• _PROVIDED MATERIAL_:
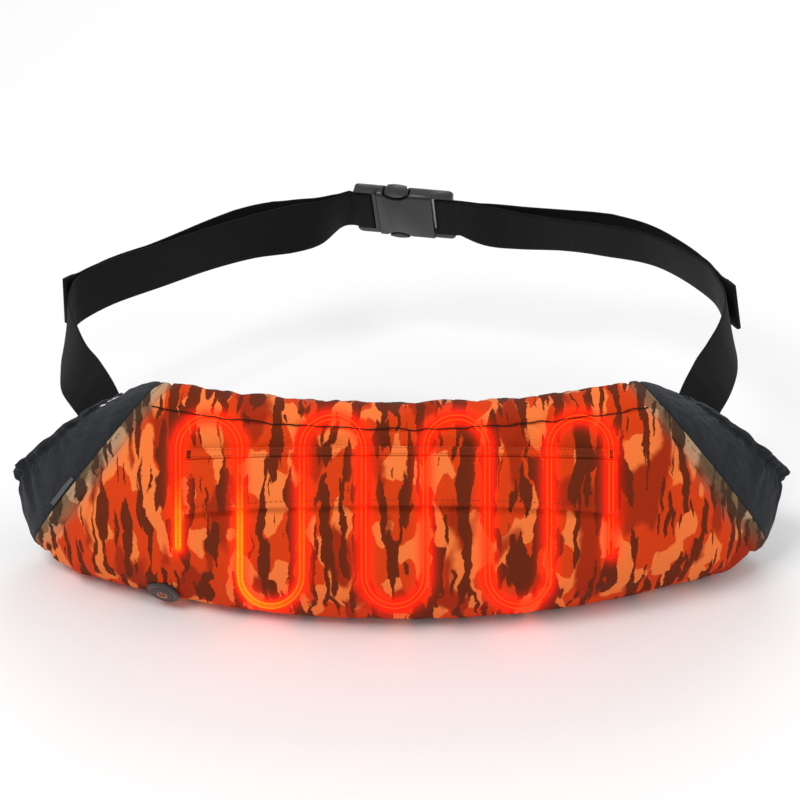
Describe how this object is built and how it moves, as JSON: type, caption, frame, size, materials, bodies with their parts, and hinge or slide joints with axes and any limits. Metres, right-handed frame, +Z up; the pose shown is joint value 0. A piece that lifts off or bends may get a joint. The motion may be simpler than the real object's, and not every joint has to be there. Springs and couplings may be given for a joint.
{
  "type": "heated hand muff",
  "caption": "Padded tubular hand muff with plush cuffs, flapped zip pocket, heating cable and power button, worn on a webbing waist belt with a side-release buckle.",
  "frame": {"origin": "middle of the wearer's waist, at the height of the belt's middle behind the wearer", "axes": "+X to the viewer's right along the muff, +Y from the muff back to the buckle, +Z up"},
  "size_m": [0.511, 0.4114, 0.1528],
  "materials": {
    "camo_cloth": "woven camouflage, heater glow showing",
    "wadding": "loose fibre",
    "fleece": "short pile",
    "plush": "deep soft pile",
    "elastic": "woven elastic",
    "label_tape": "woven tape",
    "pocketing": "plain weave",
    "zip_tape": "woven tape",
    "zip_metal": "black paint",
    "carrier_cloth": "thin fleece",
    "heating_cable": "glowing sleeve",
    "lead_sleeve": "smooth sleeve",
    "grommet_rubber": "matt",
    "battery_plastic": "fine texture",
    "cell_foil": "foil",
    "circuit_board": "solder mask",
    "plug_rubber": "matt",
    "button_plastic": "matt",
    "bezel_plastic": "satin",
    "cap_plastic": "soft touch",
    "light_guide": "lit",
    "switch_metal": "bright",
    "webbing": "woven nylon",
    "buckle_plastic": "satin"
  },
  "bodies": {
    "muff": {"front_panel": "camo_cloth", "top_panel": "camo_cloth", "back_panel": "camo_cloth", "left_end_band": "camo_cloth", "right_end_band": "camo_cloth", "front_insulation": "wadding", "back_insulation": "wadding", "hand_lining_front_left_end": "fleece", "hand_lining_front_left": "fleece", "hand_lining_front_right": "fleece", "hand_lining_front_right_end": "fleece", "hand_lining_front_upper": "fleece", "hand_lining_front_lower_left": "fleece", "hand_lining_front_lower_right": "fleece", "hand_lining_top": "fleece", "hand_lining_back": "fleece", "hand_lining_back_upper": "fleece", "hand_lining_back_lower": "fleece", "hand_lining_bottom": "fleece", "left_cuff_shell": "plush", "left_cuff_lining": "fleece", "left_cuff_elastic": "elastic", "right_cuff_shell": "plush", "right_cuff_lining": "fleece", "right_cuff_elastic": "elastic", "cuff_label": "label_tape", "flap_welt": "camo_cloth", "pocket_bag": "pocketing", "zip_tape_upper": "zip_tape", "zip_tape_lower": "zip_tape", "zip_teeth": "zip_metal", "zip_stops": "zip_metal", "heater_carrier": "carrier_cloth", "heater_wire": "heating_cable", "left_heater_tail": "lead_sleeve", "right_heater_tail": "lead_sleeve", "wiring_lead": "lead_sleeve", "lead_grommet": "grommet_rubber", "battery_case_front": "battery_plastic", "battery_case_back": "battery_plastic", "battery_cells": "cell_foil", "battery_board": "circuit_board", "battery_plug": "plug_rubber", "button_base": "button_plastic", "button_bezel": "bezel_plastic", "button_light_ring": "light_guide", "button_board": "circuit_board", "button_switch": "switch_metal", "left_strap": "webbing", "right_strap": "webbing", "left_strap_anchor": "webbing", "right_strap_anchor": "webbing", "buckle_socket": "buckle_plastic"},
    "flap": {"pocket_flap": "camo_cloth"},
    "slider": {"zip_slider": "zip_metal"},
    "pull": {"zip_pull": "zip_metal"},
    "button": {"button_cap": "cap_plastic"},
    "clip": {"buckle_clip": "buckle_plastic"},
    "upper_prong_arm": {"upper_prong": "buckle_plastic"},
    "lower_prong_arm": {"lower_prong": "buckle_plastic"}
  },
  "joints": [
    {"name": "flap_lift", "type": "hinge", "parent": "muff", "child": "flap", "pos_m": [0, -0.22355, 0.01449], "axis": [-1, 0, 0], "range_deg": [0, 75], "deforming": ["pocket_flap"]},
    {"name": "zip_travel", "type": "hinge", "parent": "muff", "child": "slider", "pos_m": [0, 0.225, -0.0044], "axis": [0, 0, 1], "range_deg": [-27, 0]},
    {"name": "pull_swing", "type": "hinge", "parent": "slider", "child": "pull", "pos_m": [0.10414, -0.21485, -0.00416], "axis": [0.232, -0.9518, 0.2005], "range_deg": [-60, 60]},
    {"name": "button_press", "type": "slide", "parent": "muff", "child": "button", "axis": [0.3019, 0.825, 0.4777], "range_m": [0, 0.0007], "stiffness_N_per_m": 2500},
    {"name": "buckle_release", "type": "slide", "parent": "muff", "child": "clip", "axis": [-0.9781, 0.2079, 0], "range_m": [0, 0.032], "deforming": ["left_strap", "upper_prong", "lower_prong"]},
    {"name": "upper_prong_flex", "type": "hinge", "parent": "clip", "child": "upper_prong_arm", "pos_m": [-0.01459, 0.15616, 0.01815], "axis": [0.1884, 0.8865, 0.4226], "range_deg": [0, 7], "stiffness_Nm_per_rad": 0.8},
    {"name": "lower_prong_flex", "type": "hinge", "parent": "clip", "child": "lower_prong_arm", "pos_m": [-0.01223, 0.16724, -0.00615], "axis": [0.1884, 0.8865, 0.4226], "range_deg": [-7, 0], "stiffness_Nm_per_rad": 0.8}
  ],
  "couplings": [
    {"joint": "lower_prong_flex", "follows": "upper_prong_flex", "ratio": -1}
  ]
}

• _GIVEN PROBLEM_: Read the lines above. Gather those in which the string "bodies" is found.

• _THE OUTPUT_:
Describe how this object is built and how it moves, as JSON: type, caption, frame, size, materials, bodies with their parts, and hinge or slide joints with axes and any limits. Metres, right-handed frame, +Z up; the pose shown is joint value 0. A piece that lifts off or bends may get a joint. The motion may be simpler than the real object's, and not every joint has to be there. Springs and couplings may be given for a joint.
  "bodies": {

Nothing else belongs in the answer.